At the party, Maggie appears, demanding her diamonds back. Maggie then reveals the truth behind her death. The diamonds belong to a smuggler, and she stole them from him for personal gain. She chose to merely fake her death as she realized that the diamonds would be temporarily safe in Ram's possession. She also blackmails Ram, saying that she will reveal the truth about their rendezvous in Bangalore to Mythili and their wives if he does not give the diamonds back. The smuggler then arrives and kidnaps Maggie, Ram, and his friends. Mythili spots Ram and Maggie together. She again believes that Ram has not changed his ways. Mythili, along with an undercover police inspector, follows them.

While the smuggler demands his diamonds back, Mythili appears with the undercover inspector. Upon seeing Ram and Maggie together, she believes that Ram is hugging Maggie, when in reality Ram, Maggie and his friends, are being held captive by the smuggler. She swallows some sleeping pills, which turns out to be where Ram hid the diamonds. Mythili decides to commit suicide and goes to a bridge. After finding out that Mythili swallowed the diamonds, Maggie and the smuggler try to save her and take the diamonds, but they get arrested by the undercover inspector and the police. Ram manages to save Mythili. After overhearing the conversation between Ram and his friends about what has happened, Mythili promises to reform her suspicious ways. The two then reunite.

== Production ==
The film marked the debut production of director K. S. Ravikumar's manager P. L. Thenappan.
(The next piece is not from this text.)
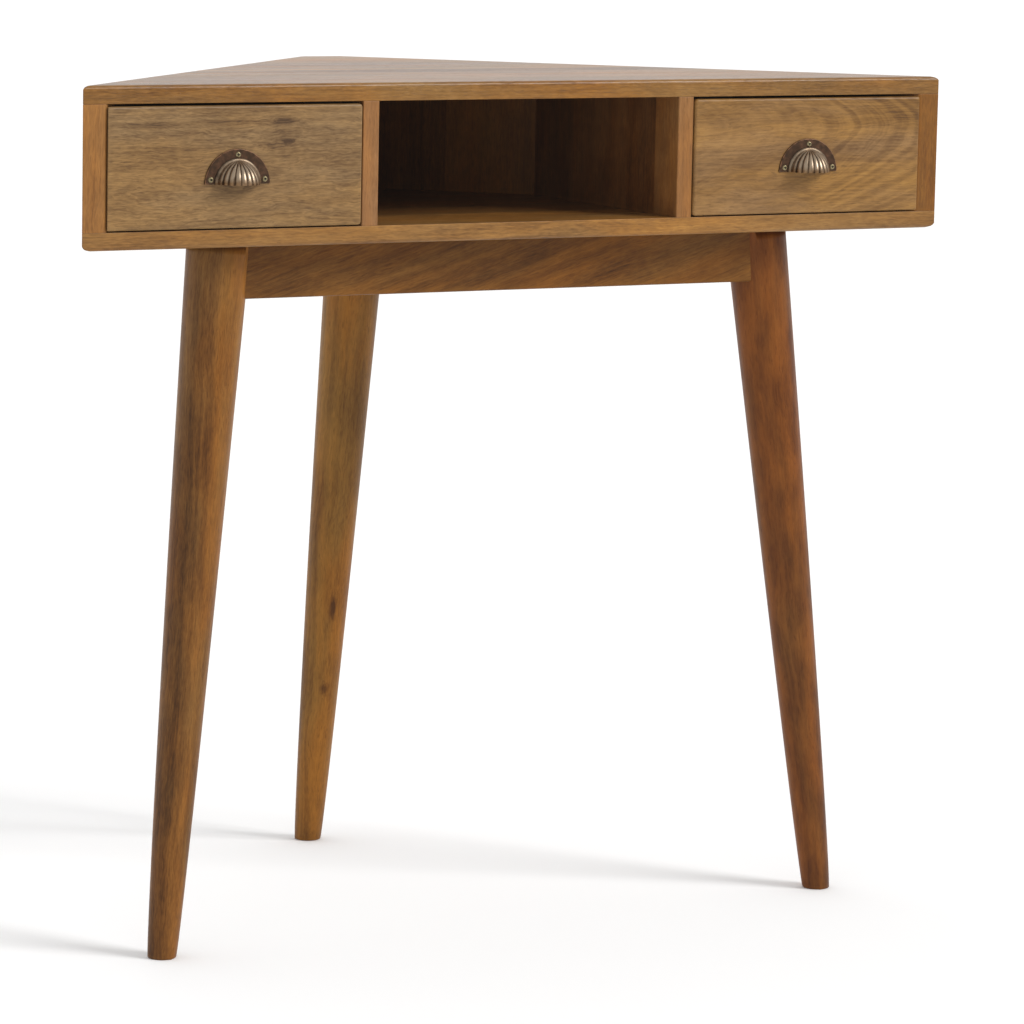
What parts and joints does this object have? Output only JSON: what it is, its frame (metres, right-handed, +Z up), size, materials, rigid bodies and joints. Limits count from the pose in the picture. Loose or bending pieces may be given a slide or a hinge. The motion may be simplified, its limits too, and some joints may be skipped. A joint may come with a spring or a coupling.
{
  "type": "corner desk",
  "caption": "Triangular corner writing desk in mango wood with an open cubby between inset drawers, fluted cup pulls, an apron frame and splayed, turned, tapering legs.",
  "frame": {"origin": "on the floor, under the middle of the whole desk's outline, which reaches from the pulls at the front to the back foot", "axes": "+X along the front edge to the right as seen by someone sitting at the desk, +Y from the front edge into the room corner, +Z up"},
  "size_m": [0.88, 0.4564, 0.774],
  "materials": {
    "top_wood": "satin waxed mango wood, planks running along the front edge",
    "box_wood": "satin waxed mango wood",
    "panel_wood": "satin waxed mango wood, upright grain",
    "left_front_wood": "satin waxed mango wood, fine wavy olive-brown grain",
    "right_front_wood": "satin waxed mango wood, golden arched grain",
    "apron_wood": "satin waxed mango wood, dark slanting grain",
    "leg_wood": "satin waxed mango wood, red-brown, turned",
    "inner_wood": "planed, unfinished",
    "plywood": "plain face veneer",
    "antique_metal": "aged dark bronze, worn bright on the flutes",
    "screw_brass": "aged",
    "zinc_steel": "zinc plated"
  },
  "bodies": {
    "root": {"top_board": "top_wood", "bottom_board": "box_wood", "left_side_panel": "panel_wood", "right_side_panel": "panel_wood", "back_corner_block": "panel_wood", "left_divider": "panel_wood", "right_divider": "panel_wood", "carcass_dowels": "inner_wood", "left_drawer_guide": "inner_wood", "right_drawer_guide": "inner_wood", "left_drawer_stop": "inner_wood", "right_drawer_stop": "inner_wood", "front_left_brace": "inner_wood", "front_right_brace": "inner_wood", "back_brace": "inner_wood", "front_apron": "apron_wood", "left_apron": "apron_wood", "right_apron": "apron_wood", "front_left_leg": "leg_wood", "front_right_leg": "leg_wood", "back_leg": "leg_wood", "leg_bolts": "zinc_steel", "leg_washers": "zinc_steel", "leg_nuts": "zinc_steel", "frame_screws": "zinc_steel"},
    "left_drawer": {"left_drawer_front": "left_front_wood", "left_drawer_inner_side": "inner_wood", "left_drawer_outer_side": "inner_wood", "left_drawer_back": "inner_wood", "left_drawer_bottom": "plywood", "left_pull_cup": "antique_metal", "left_pull_screws": "screw_brass"},
    "right_drawer": {"right_drawer_front": "right_front_wood", "right_drawer_inner_side": "inner_wood", "right_drawer_outer_side": "inner_wood", "right_drawer_back": "inner_wood", "right_drawer_bottom": "plywood", "right_pull_cup": "antique_metal", "right_pull_screws": "screw_brass"}
  },
  "joints": [
    {"name": "left_drawer_slide", "type": "slide", "parent": "root", "child": "left_drawer", "axis": [0, -1, 0], "range_m": [0, 0.125]},
    {"name": "right_drawer_slide", "type": "slide", "parent": "root", "child": "right_drawer", "axis": [0, -1, 0], "range_m": [0, 0.125]}
  ]
}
Retired cricketer Krishnamachari Srikkanth and theatre actor Maadhu Balaji were considered to portray the role of Vedhantham Iyengar, before Yugi Sethu was finalised. Sethu signed on revealing that Haasan had approached him to be a part of his two previous films, Thenali (2000) and Pammal K. Sambandam (2002) too, which he did not take up.
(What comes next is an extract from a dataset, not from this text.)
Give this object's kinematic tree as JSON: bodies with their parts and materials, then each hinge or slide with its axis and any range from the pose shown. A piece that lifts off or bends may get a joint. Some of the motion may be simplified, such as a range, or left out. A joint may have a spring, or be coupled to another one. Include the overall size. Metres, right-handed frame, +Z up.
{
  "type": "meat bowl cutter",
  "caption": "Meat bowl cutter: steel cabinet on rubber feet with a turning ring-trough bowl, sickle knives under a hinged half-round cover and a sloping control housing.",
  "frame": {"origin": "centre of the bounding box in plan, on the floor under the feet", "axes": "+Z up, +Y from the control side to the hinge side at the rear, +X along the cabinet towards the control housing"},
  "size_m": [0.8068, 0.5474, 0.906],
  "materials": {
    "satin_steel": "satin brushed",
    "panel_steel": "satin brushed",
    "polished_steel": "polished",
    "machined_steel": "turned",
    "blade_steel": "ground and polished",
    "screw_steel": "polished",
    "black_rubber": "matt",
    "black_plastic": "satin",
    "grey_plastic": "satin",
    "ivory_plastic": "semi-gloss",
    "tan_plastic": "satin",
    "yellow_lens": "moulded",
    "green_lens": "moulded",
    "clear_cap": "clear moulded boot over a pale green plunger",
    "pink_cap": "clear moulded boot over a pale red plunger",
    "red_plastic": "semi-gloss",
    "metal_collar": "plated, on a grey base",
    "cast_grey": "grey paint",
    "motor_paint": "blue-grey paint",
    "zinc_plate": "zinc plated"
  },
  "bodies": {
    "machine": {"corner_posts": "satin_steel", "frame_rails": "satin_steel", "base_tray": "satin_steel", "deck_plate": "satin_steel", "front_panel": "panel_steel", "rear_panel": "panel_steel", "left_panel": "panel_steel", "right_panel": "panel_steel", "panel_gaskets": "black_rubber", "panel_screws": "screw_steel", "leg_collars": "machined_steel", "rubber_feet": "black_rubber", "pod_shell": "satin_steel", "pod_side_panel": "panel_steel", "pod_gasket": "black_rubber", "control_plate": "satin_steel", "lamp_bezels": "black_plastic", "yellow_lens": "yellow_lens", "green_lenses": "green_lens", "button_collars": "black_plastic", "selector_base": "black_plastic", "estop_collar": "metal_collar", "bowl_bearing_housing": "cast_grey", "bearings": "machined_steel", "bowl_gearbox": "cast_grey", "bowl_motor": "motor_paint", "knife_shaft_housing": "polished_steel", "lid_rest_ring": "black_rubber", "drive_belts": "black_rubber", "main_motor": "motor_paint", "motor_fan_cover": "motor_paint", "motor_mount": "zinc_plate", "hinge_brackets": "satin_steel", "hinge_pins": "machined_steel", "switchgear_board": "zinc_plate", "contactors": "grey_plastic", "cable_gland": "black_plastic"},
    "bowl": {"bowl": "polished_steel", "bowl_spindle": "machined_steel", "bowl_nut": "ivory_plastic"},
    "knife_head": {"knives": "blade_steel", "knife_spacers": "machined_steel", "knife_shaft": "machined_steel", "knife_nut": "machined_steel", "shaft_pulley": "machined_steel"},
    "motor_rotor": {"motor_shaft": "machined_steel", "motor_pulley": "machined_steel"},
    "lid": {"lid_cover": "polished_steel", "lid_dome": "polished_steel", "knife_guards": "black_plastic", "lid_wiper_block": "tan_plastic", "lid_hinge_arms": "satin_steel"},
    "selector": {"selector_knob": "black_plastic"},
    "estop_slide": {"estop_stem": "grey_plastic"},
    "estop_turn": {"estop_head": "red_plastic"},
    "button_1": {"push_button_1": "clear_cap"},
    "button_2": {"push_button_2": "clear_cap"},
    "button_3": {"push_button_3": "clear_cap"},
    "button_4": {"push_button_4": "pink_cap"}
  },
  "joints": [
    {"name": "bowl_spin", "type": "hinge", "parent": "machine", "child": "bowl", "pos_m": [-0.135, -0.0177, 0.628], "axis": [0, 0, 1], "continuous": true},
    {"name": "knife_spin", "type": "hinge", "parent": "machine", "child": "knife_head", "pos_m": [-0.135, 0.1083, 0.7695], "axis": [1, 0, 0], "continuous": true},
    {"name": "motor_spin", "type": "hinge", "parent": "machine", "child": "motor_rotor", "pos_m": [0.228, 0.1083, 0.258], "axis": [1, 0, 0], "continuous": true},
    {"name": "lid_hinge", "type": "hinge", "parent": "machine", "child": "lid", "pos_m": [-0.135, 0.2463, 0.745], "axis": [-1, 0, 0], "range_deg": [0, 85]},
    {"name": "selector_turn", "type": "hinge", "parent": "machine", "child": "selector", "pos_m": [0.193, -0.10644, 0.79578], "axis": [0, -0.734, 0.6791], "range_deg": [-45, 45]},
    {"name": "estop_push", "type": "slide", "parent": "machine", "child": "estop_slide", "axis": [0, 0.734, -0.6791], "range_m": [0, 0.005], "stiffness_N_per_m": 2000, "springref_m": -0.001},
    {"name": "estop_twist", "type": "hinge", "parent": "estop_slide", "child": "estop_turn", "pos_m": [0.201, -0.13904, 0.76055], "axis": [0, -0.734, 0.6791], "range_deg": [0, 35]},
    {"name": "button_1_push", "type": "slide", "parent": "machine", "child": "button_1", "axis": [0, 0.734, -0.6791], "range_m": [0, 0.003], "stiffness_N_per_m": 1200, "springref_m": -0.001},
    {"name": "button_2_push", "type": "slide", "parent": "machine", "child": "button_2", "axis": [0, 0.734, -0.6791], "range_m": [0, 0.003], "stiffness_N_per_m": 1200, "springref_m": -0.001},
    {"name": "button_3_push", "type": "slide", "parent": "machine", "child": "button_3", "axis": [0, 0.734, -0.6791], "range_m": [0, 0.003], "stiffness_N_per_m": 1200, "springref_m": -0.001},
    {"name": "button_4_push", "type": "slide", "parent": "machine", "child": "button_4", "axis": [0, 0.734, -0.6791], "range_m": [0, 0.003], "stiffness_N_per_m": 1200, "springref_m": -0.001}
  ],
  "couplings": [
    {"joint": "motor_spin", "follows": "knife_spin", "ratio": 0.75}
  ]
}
The film began production in February 2002. Jayaram, who plays one of the five friends, said the film's title was not a reference to the Panchatantra, but the five friends. It was shot in Canada for seventeen days. In April 2002, Haasan was prevented from boarding a Los Angeles-bound flight in Toronto during the making of the film, with the security preventing him from passing due to his Islamic-sounding surname. In June 2002, the five friends in the film along with Deva took part in a promotional tour to publicise the soundtrack in Bangalore. The film faced trouble during censorship and parts of a song featuring Ramya Krishnan were subsequently cut.

== Soundtrack ==
The soundtrack of the film was composed by Deva, with lyrics written by Vairamuthu. The song "Vai Raja Vai" incorporates lyrics from the Hindi song "Aana Meri Jaan" from Shehnai (1947), while the nu metal song "Manmatha Leelai" was influenced by Linkin Park's "Points of Authority".

Track listing
| No. | Title | Singer(s) | Length |
|---|---|---|---|
| 1. | "Ennoda Kadhal" | Harini, Mano | 4:48 |
| 2. | "Vandhaen Vandhaen" | Sujatha Mohan, Nithyasree Mahadevan, Kamal Haasan | 5:40 |
| 3. | "Kadhal Piriyamal" | Kamal Haasan | 5:58 |
| 4. | "Vai Raja Vai" | Srinivas, Shalini Singh | 5:02 |
| 5. | "Manmatha Leelai" | Devan, Timothy, Mathangi | 5:27 |
| Total length: |  |  | 26:55 |

== Release and reception ==
The film released on 28 June 2002. Malathi Rangarajan from The Hindu said that Crazy Mohan's dialogue was "the mainstay", describing the film as "completely entertaining". She also praised the film's performances claiming that "with suitable slapstick, apt body language and timing and modulation that tickle, the veteran (Kamal Haasan) makes a mark yet again." Furthermore, reviewers from Screen magazine dubbed the film as a "clean comic-entertainer", adding that Ravikumar "deserves a pat for weaving out a good screenplay based on Kamal Haasan's story idea and creating a laugh riot". Tulika of Rediff labelled the film as "a barrel of laughs". Visual Dasan of Kalki felt Jayaram's talent was underused, and gave the film an "average" verdict. Sify wrote "Kamalhassan’s love for Hollywood comedies is well known and he has specialised in Indianising them successfully. Now he has gone a step further and tried to make an American black comedy Very Bad Things as his latest Panchatanthiram. But somehow it fails to impress as the screenplay written by Crazy Mohan is not tight and most of the funny situations reminds you of his earlier comedies".

The film was a blockbuster and remains a cult classic in the comedy genre. The film was dubbed in Telugu as Panchatantram on 30 August 2002 with Vennelakanti providing the dialogues. Kamal Haasan distributed the film himself in the Karnataka region.

== Dropped sequel ==
A sequel was planned and Ravikumar had hoped to film scenes on a cruise liner, but the project failed to take off. Ravikumar instead set his 2010 film Manmadan Ambu, which also stars Haasan, on a cruise liner. Lokesh Kanagaraj also considered making a sequel, but dropped the idea and instead collaborated with Haasan on Vikram (2022).